SHAFAQNA – Global oil prices will recover only partially from spectacular lows, which are unlikely to spur economic growth or kill off US shale gas production, the International Energy Agency said Tuesday.The IEA said in its five-year forecast that crude prices will recover from around their current range of $50-60 per barrel, but remain well below the level of more than $100 per barrel seen before the slump began last June.
“While there have been drops and price corrections roughly every 10 years since the 1970s, there has never been a situation like we are facing today,” the IEA’s executive director Maria van der Hoeven said in London following the release of the report.
“The global oil market looks set to begin a new chapter of its history, with markedly changing demand dynamics, sweeping shifts in crude trade and product supply, and dramatically different roles for OPEC and non-OPEC producers in regulating upstream supply,” the report said.
Ample supply and subdued demand caused prices to fall as much as 60 percent but the IEA said market rebalancing could occur “relatively swiftly” with increases in inventories halting mid-year and the market tightening.
However the IEA foresees “prices stabilising at levels higher than recent lows but substantially below the highs of the last three years”.
Oil prices fell Tuesday on the IEA’s forecast, with Brent North Sea crude for March sliding 32 cents to $58.02 a barrel, and US benchmark West Texas Intermediate (WTI) for March delivery tumbled $1.10 to $51.76 a barrel.
The sharp fall in oil prices has cheered oil-consuming nations as lower fuel prices usually translate into stronger economic growth.

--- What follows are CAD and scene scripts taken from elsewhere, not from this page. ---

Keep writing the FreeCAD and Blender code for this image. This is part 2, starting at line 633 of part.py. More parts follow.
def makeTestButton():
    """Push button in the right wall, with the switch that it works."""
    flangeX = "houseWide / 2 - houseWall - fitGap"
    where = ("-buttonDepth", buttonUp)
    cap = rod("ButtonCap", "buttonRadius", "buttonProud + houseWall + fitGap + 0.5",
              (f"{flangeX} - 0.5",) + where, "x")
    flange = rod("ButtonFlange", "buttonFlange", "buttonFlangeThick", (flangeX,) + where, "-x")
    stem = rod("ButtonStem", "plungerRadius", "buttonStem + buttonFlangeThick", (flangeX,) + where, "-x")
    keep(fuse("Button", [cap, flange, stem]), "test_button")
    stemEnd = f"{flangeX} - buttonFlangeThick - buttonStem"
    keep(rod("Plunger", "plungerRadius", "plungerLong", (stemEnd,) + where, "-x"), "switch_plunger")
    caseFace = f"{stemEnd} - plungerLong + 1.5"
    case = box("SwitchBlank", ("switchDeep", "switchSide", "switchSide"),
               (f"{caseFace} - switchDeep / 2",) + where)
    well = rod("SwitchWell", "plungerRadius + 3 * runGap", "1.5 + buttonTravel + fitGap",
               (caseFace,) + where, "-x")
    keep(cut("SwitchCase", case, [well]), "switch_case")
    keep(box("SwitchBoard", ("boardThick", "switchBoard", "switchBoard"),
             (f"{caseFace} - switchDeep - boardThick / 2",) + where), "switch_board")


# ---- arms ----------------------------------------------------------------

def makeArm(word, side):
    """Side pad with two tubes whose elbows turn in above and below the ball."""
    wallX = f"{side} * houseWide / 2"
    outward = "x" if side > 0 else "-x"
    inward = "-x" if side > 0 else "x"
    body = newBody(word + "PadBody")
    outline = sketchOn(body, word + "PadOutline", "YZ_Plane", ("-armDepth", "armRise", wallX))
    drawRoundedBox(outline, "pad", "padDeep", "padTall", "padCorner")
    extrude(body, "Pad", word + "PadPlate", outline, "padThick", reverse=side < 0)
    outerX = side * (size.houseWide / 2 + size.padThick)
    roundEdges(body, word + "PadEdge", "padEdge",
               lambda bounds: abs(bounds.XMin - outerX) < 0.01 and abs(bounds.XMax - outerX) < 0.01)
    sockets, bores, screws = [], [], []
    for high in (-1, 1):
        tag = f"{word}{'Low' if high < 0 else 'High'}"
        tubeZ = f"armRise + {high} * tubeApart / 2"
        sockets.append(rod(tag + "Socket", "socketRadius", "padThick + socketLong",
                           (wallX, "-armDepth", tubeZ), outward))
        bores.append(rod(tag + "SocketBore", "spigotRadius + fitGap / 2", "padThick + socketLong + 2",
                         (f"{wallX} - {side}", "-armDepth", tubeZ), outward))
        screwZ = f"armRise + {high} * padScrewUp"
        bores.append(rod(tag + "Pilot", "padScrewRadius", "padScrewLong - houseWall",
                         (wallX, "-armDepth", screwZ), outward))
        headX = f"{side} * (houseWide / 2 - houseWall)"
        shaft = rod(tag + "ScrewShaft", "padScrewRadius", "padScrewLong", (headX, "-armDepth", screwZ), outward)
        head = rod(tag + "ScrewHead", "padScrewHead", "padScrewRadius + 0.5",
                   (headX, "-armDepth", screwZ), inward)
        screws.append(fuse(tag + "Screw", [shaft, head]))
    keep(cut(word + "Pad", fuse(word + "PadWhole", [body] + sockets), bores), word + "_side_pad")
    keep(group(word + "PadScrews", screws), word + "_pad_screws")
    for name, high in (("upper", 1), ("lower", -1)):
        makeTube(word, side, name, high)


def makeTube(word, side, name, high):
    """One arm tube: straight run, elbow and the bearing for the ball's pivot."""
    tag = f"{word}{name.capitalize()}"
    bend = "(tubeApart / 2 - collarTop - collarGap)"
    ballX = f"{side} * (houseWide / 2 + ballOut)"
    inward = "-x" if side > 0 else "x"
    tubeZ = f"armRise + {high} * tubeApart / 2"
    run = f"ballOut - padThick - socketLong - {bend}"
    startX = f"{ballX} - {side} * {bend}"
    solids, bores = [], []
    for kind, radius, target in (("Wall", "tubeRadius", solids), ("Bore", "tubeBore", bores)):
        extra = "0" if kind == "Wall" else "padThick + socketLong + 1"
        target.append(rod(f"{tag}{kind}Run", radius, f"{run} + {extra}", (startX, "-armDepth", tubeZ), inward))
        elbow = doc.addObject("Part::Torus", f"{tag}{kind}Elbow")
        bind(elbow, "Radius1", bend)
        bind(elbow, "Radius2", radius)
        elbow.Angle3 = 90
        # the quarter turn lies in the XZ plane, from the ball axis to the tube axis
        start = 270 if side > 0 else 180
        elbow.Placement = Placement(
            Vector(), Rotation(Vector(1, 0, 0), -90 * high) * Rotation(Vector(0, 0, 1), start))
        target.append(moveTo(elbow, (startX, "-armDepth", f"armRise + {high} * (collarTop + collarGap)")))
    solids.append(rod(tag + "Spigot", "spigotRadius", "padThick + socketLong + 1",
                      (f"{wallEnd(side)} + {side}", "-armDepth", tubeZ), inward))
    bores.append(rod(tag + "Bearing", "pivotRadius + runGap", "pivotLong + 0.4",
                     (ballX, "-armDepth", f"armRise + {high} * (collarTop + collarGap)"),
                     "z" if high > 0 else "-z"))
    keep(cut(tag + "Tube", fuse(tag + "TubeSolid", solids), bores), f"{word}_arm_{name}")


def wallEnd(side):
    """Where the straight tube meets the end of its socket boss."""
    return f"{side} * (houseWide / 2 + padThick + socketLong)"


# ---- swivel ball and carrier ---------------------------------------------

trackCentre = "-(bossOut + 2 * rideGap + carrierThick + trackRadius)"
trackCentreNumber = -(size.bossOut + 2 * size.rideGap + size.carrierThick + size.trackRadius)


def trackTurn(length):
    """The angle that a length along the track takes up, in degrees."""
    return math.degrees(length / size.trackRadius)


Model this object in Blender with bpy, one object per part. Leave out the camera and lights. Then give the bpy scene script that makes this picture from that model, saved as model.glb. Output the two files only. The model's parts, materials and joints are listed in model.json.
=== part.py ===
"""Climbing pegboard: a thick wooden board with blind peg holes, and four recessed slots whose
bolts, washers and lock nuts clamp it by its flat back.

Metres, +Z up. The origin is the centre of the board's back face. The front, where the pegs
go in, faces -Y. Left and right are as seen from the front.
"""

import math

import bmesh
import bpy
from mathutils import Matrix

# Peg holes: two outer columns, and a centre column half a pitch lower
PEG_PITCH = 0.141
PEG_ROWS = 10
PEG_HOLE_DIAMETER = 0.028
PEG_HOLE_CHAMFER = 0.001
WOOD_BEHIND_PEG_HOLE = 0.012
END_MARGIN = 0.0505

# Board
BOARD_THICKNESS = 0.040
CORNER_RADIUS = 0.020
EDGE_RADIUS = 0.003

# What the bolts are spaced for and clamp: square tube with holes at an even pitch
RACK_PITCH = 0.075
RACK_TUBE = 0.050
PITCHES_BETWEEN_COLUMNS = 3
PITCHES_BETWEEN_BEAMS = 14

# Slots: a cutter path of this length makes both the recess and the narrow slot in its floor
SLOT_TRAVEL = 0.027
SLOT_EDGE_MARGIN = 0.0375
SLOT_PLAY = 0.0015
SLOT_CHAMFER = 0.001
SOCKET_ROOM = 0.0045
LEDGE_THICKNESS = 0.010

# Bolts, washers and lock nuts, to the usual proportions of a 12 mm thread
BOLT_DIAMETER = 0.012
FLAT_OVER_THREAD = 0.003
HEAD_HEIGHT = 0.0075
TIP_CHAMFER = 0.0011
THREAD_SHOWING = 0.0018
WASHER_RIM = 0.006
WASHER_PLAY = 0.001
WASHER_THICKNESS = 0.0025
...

The IEA cautioned that the net impact “will be more modest than might be expected” because of a lingering hangover from the global economic crisis in 2008 and weak investment.
– No ‘potent’ economic stimulus –
“Oil price declines against a backdrop of slowing demand growth will not be as potent an economic stimulus as they would be in a context of strong underlying income gains,” said the agency.
It noted that despite the oil price decline the IMF last month revised downward its forecast for global growth this year to 3.5 percent from the 3.8 percent it predicted in October.
The drop in oil prices was accelerated by OPEC’s decision in November not to cut production, saying it did not want to cede market share.
Analysts saw this as an attempt to drive out higher priced competitors, particularly US shale or “LTO” oil output that has been the largest source of new supply to the market in recent years.
It was uncharacteristic as the 12-nation cartel that supplies 30 percent of global crude has usually reduced output in case of excess supplies on the market so that prices stabilise.
– US king of ‘swing’ –
“OPEC’s move to let the market rebalance itself is a reflection of… how shale oil has changed the market,” van der Hoeven said.
“It may have effectively turned LTO into the new swing producer, but it will not drive it out of the market,” she said.
“LTO might in fact come out stronger.”
The IEA sees US shale oil production growth slowing to a trickle this year, but quickly bouncing back, to post a 50 percent rise from 2014 levels to hit 5.2 million barrels per day (mbd) in 2020.
Overall, the IEA sees non-OPEC output rising modestly to 60 mbd in 2020, which is a drop of 1.4 mbd from its previous mid-term forecast.
Global demand is forecast to rise from 92.4 mbd in 2014 to 99.1 mbd in 2020, 1.1 mbd below its previous forecast.
“Light tight oil has unlocked resources that long seemed off limits and this has altered the division of labour between OPEC and non-OPEC countries,” van der Hoeven said.
She added that predictions for OPEC growth were “highly at risk” because of difficulties in Iraq, which accounts for nearly 90 percent of capacity growth.
– Russia oil market ‘loser’ –
The IEA also warned that Russia was unlikely to emerge unscathed.
The agency last June saw Russian output continuing to climb, but now it sees production having peaked at 10.97 mbd in 2013 and sliding by 5.5 percent to 10.37 mbd in 2020.
Because of lower oil prices, many of the deposits that Russia was hoping to tap in its far north and Arctic regions will not be profitable, and Western sanctions have cut access to needed technology and finance.
“Russia, facing a perfect storm of collapsing prices, international sanctions and currency depreciation, will likely emerge as the industry’s top loser,” the IEA said.